» What needs to be done
Restate the entire listing word for word.

start Supplied data

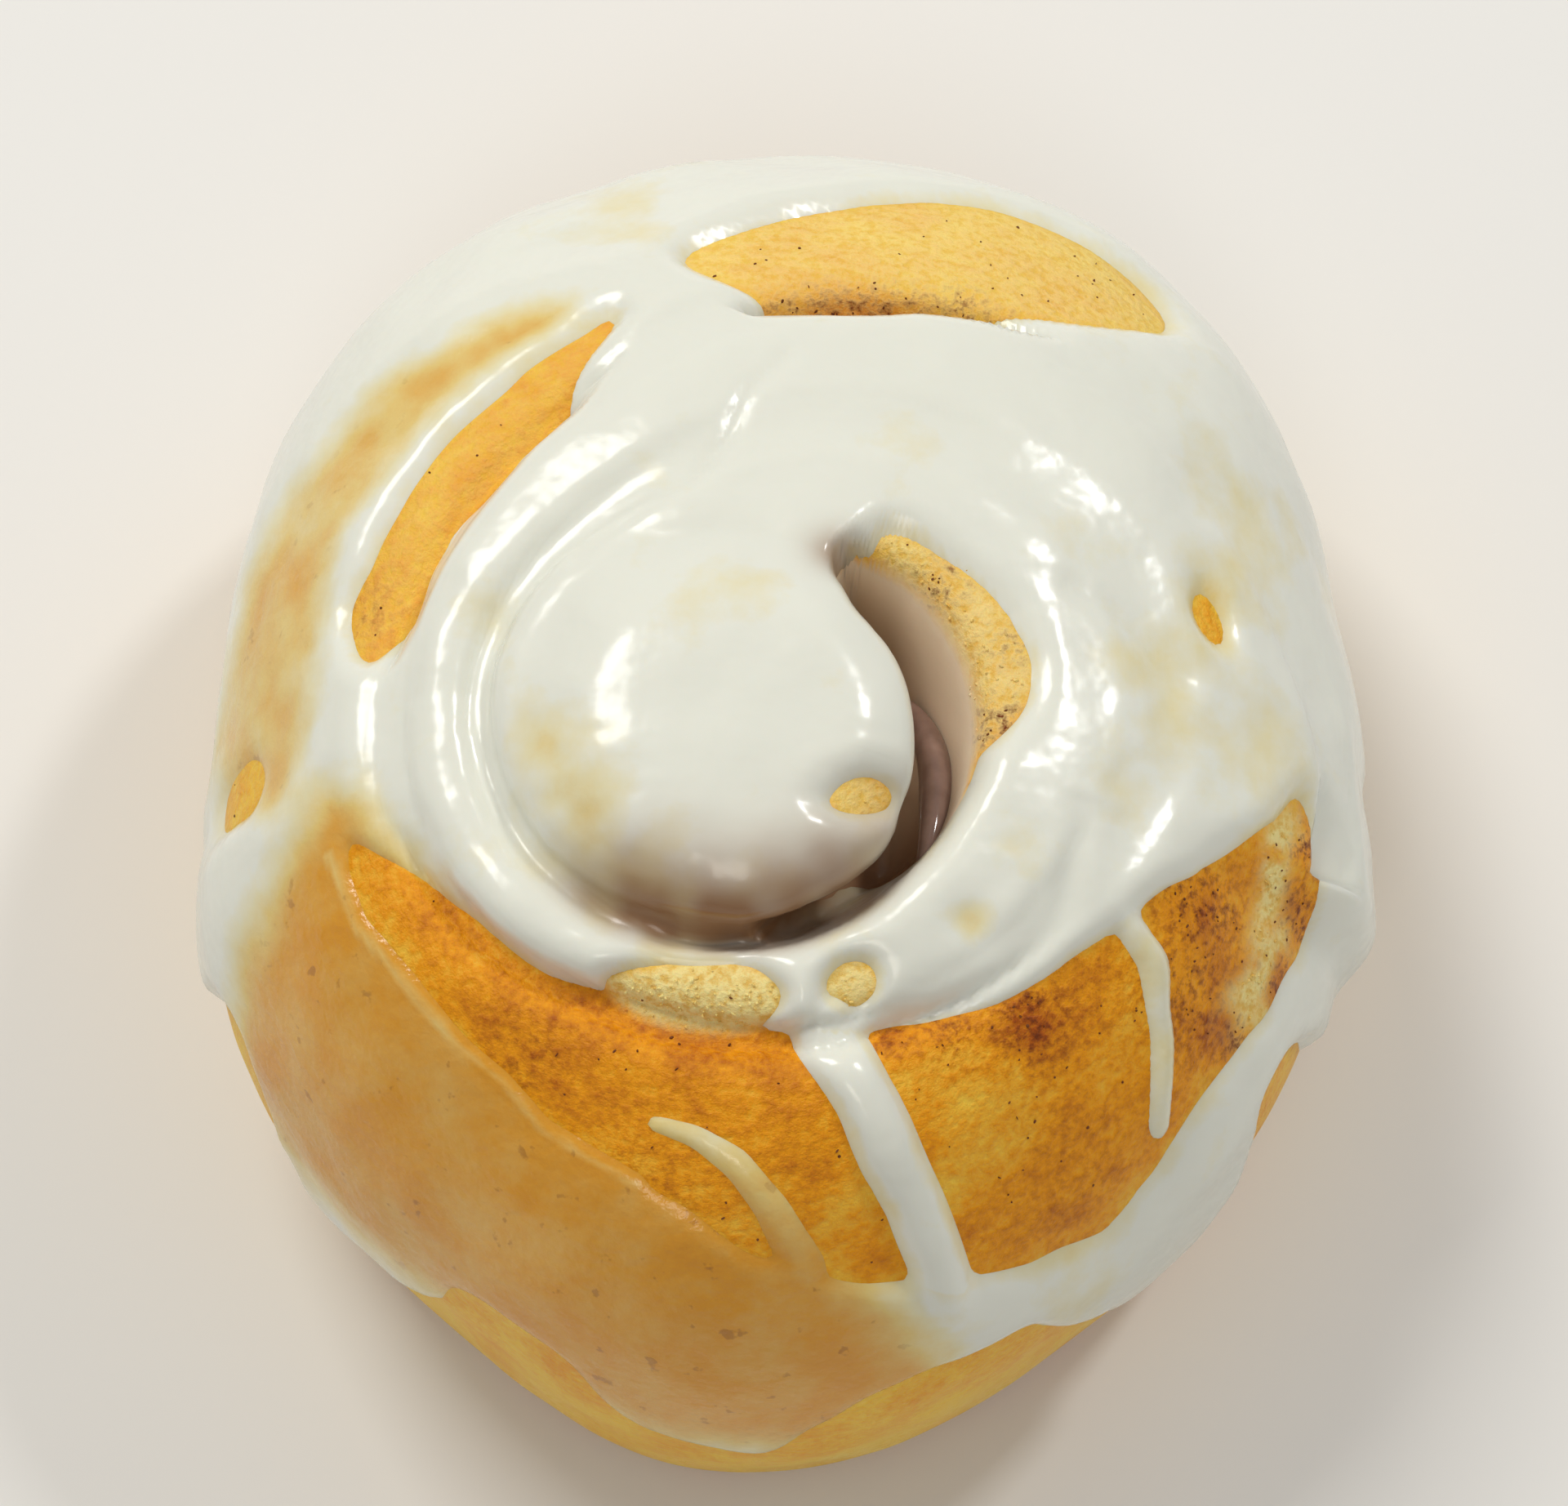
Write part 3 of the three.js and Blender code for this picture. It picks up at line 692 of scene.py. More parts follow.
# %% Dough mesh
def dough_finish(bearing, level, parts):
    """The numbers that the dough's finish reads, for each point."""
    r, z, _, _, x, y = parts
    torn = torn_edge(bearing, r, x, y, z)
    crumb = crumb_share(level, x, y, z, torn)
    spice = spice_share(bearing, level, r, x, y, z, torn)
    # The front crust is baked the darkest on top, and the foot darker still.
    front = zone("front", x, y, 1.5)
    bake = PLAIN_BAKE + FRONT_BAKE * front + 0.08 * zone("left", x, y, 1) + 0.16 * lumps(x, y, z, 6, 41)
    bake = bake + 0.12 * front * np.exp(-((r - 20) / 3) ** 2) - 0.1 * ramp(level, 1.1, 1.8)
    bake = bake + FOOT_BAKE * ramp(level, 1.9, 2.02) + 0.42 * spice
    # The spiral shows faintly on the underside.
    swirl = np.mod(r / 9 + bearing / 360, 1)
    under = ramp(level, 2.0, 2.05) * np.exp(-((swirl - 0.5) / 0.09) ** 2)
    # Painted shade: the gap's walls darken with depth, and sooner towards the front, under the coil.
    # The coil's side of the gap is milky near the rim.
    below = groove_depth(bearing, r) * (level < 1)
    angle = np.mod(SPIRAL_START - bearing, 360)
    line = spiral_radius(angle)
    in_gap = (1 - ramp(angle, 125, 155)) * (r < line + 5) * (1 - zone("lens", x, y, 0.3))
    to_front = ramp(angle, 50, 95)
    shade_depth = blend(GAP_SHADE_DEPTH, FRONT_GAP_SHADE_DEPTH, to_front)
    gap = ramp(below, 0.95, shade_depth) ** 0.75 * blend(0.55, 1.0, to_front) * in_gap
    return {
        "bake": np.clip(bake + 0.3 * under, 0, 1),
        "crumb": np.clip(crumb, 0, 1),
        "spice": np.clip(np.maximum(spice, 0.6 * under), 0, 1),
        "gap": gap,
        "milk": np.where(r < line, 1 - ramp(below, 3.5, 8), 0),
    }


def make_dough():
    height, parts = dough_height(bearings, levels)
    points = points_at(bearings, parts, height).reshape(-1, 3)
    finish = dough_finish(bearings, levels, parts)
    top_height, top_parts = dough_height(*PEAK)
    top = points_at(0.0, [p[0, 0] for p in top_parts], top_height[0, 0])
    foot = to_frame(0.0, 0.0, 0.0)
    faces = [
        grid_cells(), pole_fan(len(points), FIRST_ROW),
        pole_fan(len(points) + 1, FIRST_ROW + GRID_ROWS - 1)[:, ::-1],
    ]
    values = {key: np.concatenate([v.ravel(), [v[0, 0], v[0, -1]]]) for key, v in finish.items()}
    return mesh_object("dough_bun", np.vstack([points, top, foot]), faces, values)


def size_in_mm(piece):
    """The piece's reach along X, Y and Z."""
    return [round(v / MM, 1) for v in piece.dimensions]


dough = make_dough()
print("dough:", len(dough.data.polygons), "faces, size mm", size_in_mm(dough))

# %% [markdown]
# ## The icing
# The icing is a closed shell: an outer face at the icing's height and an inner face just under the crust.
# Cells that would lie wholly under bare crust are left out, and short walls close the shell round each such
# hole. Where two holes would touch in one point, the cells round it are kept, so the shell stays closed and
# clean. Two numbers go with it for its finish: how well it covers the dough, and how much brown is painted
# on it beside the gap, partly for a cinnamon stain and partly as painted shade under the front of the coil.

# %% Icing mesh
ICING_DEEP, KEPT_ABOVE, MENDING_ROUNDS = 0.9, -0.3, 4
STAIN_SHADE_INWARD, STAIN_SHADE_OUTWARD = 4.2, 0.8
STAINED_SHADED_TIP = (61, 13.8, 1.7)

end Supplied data

» Result
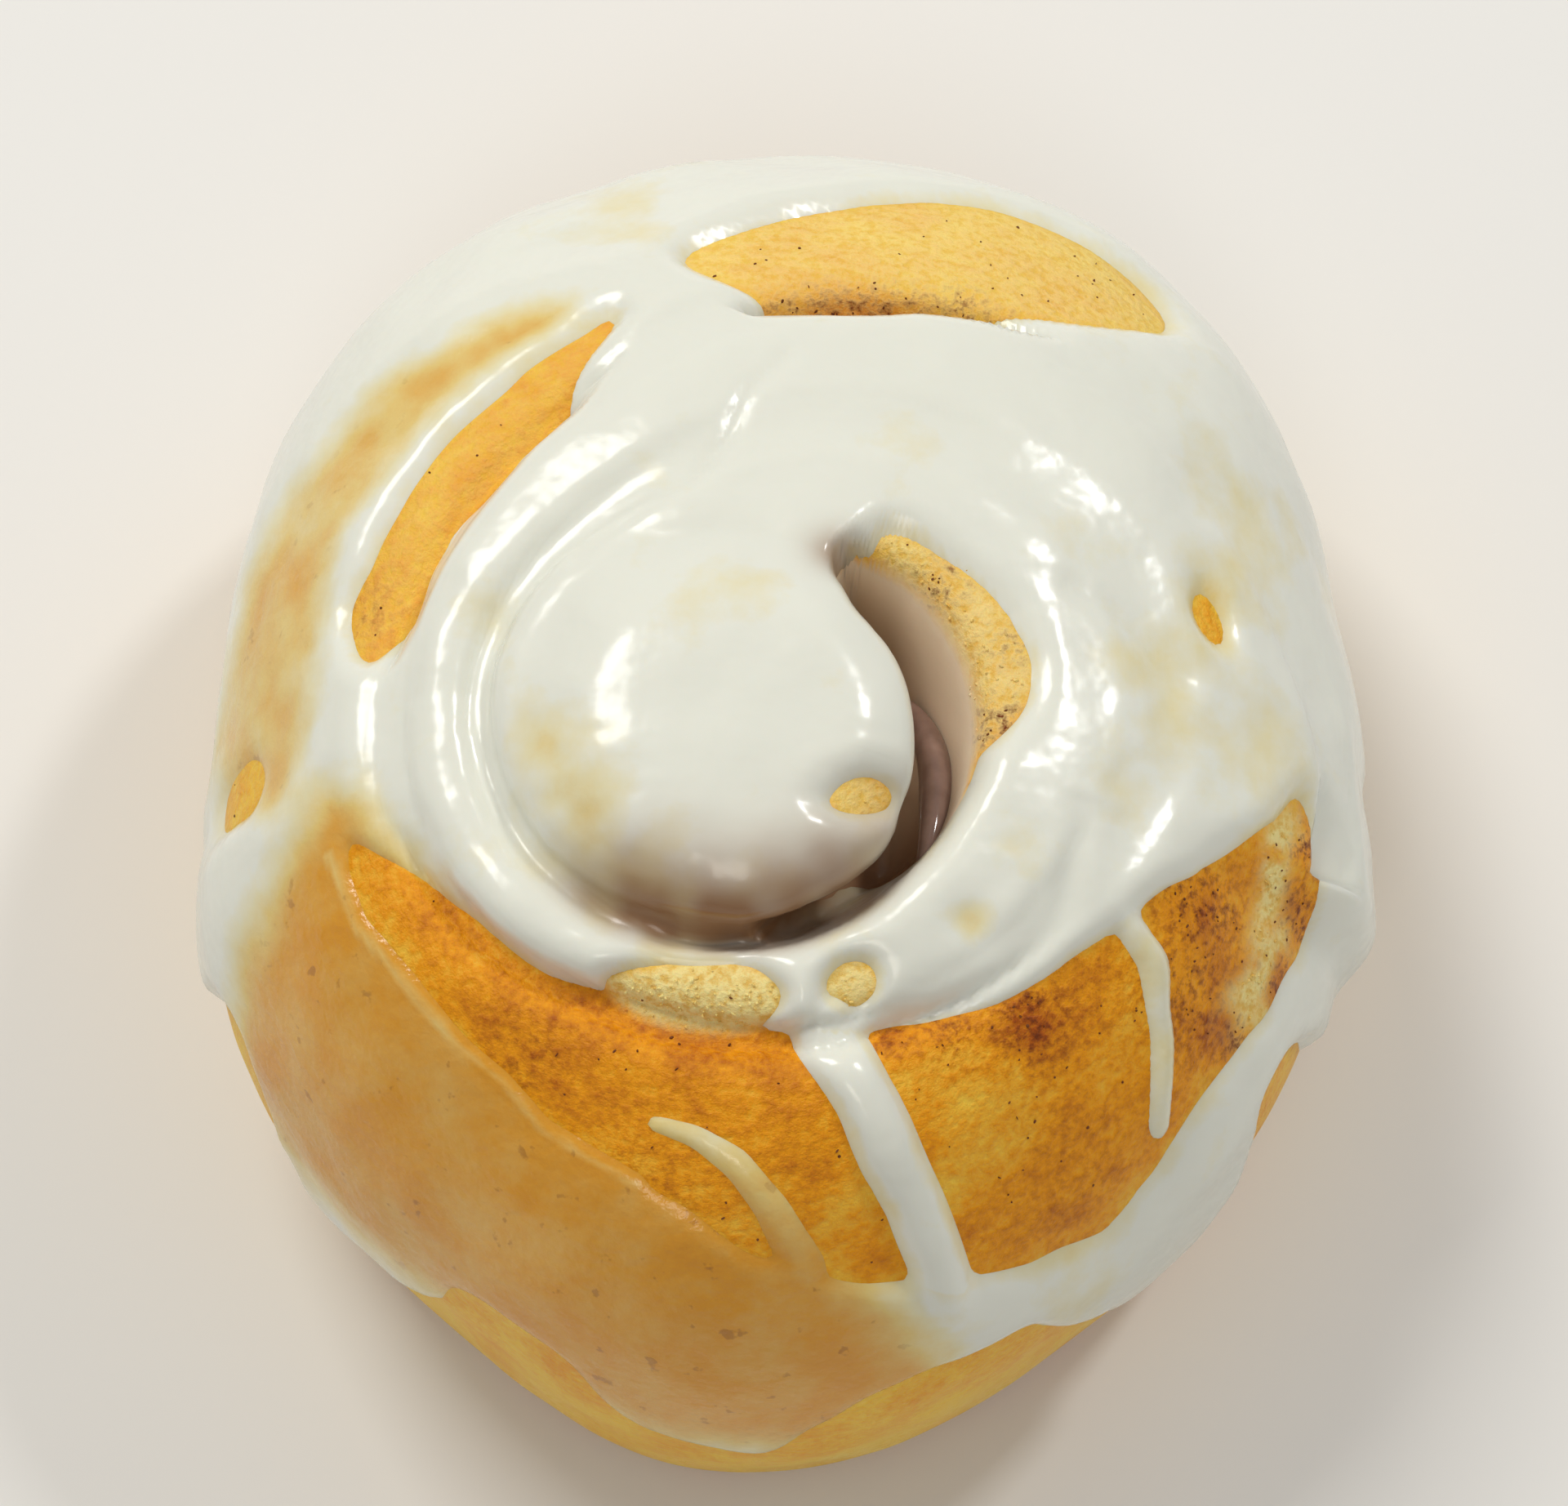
Write part 3 of the three.js and Blender code for this picture. It picks up at line 692 of scene.py. More parts follow.
# %% Dough mesh
def dough_finish(bearing, level, parts):
    """The numbers that the dough's finish reads, for each point."""
    r, z, _, _, x, y = parts
    torn = torn_edge(bearing, r, x, y, z)
    crumb = crumb_share(level, x, y, z, torn)
    spice = spice_share(bearing, level, r, x, y, z, torn)
    # The front crust is baked the darkest on top, and the foot darker still.
    front = zone("front", x, y, 1.5)
    bake = PLAIN_BAKE + FRONT_BAKE * front + 0.08 * zone("left", x, y, 1) + 0.16 * lumps(x, y, z, 6, 41)
    bake = bake + 0.12 * front * np.exp(-((r - 20) / 3) ** 2) - 0.1 * ramp(level, 1.1, 1.8)
    bake = bake + FOOT_BAKE * ramp(level, 1.9, 2.02) + 0.42 * spice
    # The spiral shows faintly on the underside.
    swirl = np.mod(r / 9 + bearing / 360, 1)
    under = ramp(level, 2.0, 2.05) * np.exp(-((swirl - 0.5) / 0.09) ** 2)
    # Painted shade: the gap's walls darken with depth, and sooner towards the front, under the coil.
    # The coil's side of the gap is milky near the rim.
    below = groove_depth(bearing, r) * (level < 1)
    angle = np.mod(SPIRAL_START - bearing, 360)
    line = spiral_radius(angle)
    in_gap = (1 - ramp(angle, 125, 155)) * (r < line + 5) * (1 - zone("lens", x, y, 0.3))
    to_front = ramp(angle, 50, 95)
    shade_depth = blend(GAP_SHADE_DEPTH, FRONT_GAP_SHADE_DEPTH, to_front)
    gap = ramp(below, 0.95, shade_depth) ** 0.75 * blend(0.55, 1.0, to_front) * in_gap
    return {
        "bake": np.clip(bake + 0.3 * under, 0, 1),
        "crumb": np.clip(crumb, 0, 1),
        "spice": np.clip(np.maximum(spice, 0.6 * under), 0, 1),
        "gap": gap,
        "milk": np.where(r < line, 1 - ramp(below, 3.5, 8), 0),
    }


def make_dough():
    height, parts = dough_height(bearings, levels)
    points = points_at(bearings, parts, height).reshape(-1, 3)
    finish = dough_finish(bearings, levels, parts)
    top_height, top_parts = dough_height(*PEAK)
    top = points_at(0.0, [p[0, 0] for p in top_parts], top_height[0, 0])
    foot = to_frame(0.0, 0.0, 0.0)
    faces = [
        grid_cells(), pole_fan(len(points), FIRST_ROW),
        pole_fan(len(points) + 1, FIRST_ROW + GRID_ROWS - 1)[:, ::-1],
    ]
    values = {key: np.concatenate([v.ravel(), [v[0, 0], v[0, -1]]]) for key, v in finish.items()}
    return mesh_object("dough_bun", np.vstack([points, top, foot]), faces, values)


def size_in_mm(piece):
    """The piece's reach along X, Y and Z."""
    return [round(v / MM, 1) for v in piece.dimensions]


dough = make_dough()
print("dough:", len(dough.data.polygons), "faces, size mm", size_in_mm(dough))

# %% [markdown]
# ## The icing
# The icing is a closed shell: an outer face at the icing's height and an inner face just under the crust.
# Cells that would lie wholly under bare crust are left out, and short walls close the shell round each such
# hole. Where two holes would touch in one point, the cells round it are kept, so the shell stays closed and
# clean. Two numbers go with it for its finish: how well it covers the dough, and how much brown is painted
# on it beside the gap, partly for a cinnamon stain and partly as painted shade under the front of the coil.

# %% Icing mesh
ICING_DEEP, KEPT_ABOVE, MENDING_ROUNDS = 0.9, -0.3, 4
STAIN_SHADE_INWARD, STAIN_SHADE_OUTWARD = 4.2, 0.8
STAINED_SHADED_TIP = (61, 13.8, 1.7)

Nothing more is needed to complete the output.